━━━ Dataset section ━━━

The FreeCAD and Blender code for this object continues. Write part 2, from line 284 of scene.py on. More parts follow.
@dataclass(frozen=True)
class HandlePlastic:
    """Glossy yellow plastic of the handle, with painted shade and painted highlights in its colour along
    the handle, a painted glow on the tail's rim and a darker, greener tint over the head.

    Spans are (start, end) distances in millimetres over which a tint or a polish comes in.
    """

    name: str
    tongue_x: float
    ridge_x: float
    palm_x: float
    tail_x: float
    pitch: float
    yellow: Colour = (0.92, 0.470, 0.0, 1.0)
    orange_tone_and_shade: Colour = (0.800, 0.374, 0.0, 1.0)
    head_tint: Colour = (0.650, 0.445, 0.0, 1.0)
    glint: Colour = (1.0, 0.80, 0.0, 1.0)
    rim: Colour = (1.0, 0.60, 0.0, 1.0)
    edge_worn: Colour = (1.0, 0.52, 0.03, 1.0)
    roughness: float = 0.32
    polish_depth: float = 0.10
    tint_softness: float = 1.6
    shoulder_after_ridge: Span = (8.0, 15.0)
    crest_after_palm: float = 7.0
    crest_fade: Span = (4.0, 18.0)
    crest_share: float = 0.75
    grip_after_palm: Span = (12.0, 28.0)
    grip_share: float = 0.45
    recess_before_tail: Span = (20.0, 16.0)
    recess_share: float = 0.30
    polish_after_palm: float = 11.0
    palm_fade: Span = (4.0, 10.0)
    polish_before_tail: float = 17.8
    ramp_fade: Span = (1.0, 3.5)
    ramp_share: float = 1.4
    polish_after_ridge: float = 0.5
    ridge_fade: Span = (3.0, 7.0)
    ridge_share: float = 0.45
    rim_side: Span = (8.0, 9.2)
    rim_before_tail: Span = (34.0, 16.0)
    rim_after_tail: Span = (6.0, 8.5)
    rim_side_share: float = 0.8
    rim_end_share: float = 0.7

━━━

Task objective - Retype the listing exactly, in full.

Completed exercise -
The FreeCAD and Blender code for this object continues. Write part 2, from line 284 of scene.py on. More parts follow.
@dataclass(frozen=True)
class HandlePlastic:
    """Glossy yellow plastic of the handle, with painted shade and painted highlights in its colour along
    the handle, a painted glow on the tail's rim and a darker, greener tint over the head.

    Spans are (start, end) distances in millimetres over which a tint or a polish comes in.
    """

    name: str
    tongue_x: float
    ridge_x: float
    palm_x: float
    tail_x: float
    pitch: float
    yellow: Colour = (0.92, 0.470, 0.0, 1.0)
    orange_tone_and_shade: Colour = (0.800, 0.374, 0.0, 1.0)
    head_tint: Colour = (0.650, 0.445, 0.0, 1.0)
    glint: Colour = (1.0, 0.80, 0.0, 1.0)
    rim: Colour = (1.0, 0.60, 0.0, 1.0)
    edge_worn: Colour = (1.0, 0.52, 0.03, 1.0)
    roughness: float = 0.32
    polish_depth: float = 0.10
    tint_softness: float = 1.6
    shoulder_after_ridge: Span = (8.0, 15.0)
    crest_after_palm: float = 7.0
    crest_fade: Span = (4.0, 18.0)
    crest_share: float = 0.75
    grip_after_palm: Span = (12.0, 28.0)
    grip_share: float = 0.45
    recess_before_tail: Span = (20.0, 16.0)
    recess_share: float = 0.30
    polish_after_palm: float = 11.0
    palm_fade: Span = (4.0, 10.0)
    polish_before_tail: float = 17.8
    ramp_fade: Span = (1.0, 3.5)
    ramp_share: float = 1.4
    polish_after_ridge: float = 0.5
    ridge_fade: Span = (3.0, 7.0)
    ridge_share: float = 0.45
    rim_side: Span = (8.0, 9.2)
    rim_before_tail: Span = (34.0, 16.0)
    rim_after_tail: Span = (6.0, 8.5)
    rim_side_share: float = 0.8
    rim_end_share: float = 0.7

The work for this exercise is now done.